Ender’s Game Is Child’s Play

Written for the Screen and Directed by Gavin Hood

Based on the Novel by Orson Scott Card

Starring Asa Butterfield, Harrison Ford, Viola Davis, Hailee Steinfeld, Abigail Breslin and Ben Kingsley

PG-13, 114 minutes

At the climax of Ender’s Game, what should be the most exciting part of the film, our protagonist poses a question: “Why are we watching these images?”  I found myself asking the same question. That’s not a good sign.

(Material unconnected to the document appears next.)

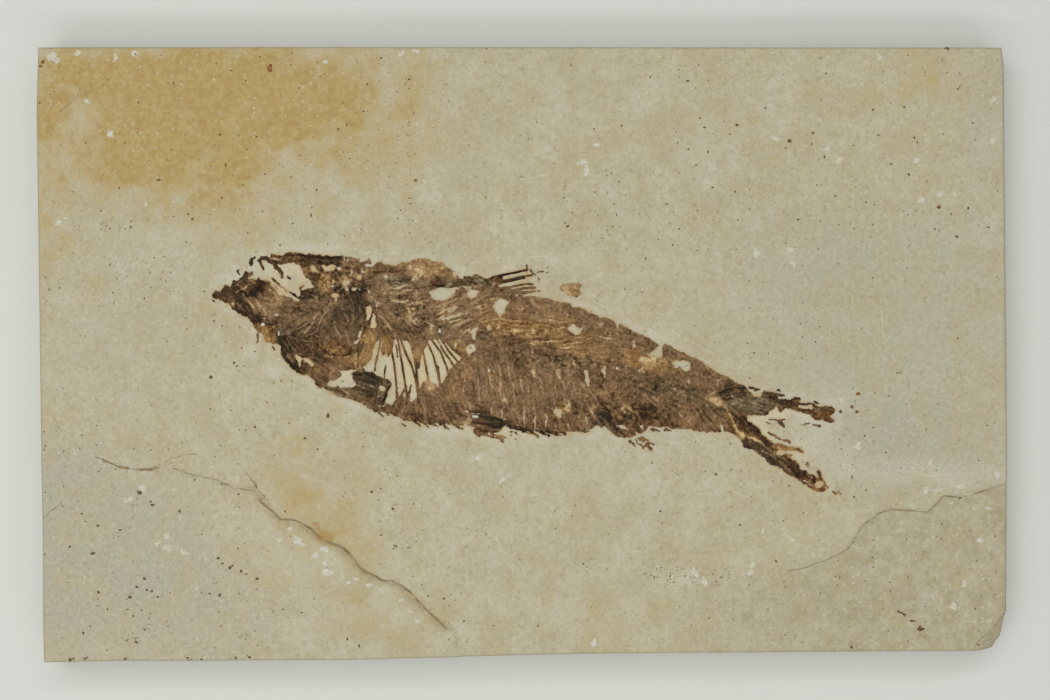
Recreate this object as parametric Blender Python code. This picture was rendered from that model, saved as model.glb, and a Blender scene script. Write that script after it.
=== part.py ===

The film, based on Orson Scott Card’s novel made mandatory reading for many high school English classes (mine included), follows child prodigy Andrew “Ender” Wiggen (played by Asa Butterfield), handpicked to go through a militaristic boot camp in the future by Colonel Graff (Harrison Ford), who believes him to be the only kid capable of leading the human fleet against an aggressive alien species known as Formics. The plot doesn’t really focus much of its time on the alien species, however, as we are treated to numerous sequences of Ender at Battle School (a majority of the film) where he tangles with a sadistic and power hungry bully, plays video games on a tablet, and is constantly portrayed as an infallible wunderkind. Unfortunately, none of this is especially interesting.

It doesn’t help either that our hero remains the worst kind of cypher you can have as the protagonist of your movie, a dull one. He’s a kid who is constantly told how great he is from Harrison Ford’s character (more underhanded in some scenes than in others, it should be said), groomed for leadership, and yet still gets angrily chastised for pulling a risky stunt that leads to a failed simulation later in the movie. Even then, there’s never any sense that he won’t succeed in whatever he sets out to do, a fact that doesn’t help in building tension. The actor portraying him is okay, but he isn’t able to express any kind of emotion beyond scared or stoic. Plus, he delivers one of the worst line readings I have ever heard in the very first “Battle Room” scene, eliciting quite a laugh from the audience. Harrison Ford, on the other hand, sleepwalks through this thing, pontificating on the dangers they are about to face and how time is running out whenever he is on screen.

I was very skeptical of this movie being made from the time I heard about it. The story didn’t strike me as something that could work in a cinematic context, although you could potentially say that of any novel before the transition to film has been made. My initial evaluation of the prospect of this movie is unfortunately founded, as the film stumbles from sequence to sequence without any sense of urgency to it or anything to hold out interest. At least in the book we had Ender to latch onto and experience things with. Here, all we get are several moments that feel cribbed from bad high school comedies (to a thankfully much lesser degree than the recent Carrie remake) to incredibly dull “Battle Room” sequences. By the time the big “twist” ending comes, and our whole ethical debate is incited, it seems more like a cheap sleight of hand than anything revelatory. The ending also introduces the concept that the movie could go on longer, something I was afraid of, but mercifully cuts things short as it reveals itself to be a lead-in for a possible sequel, one that might never happen given the box office take.

Not since this summer’s World War Z have I sat in the theater so thoroughly uninterested in what was taking place on screen. Ender’s Game is a dull misfire, and that feels like quite a sin considering the movie cost over a hundred million dollars to make and the potentially interesting things they could have done with the source material.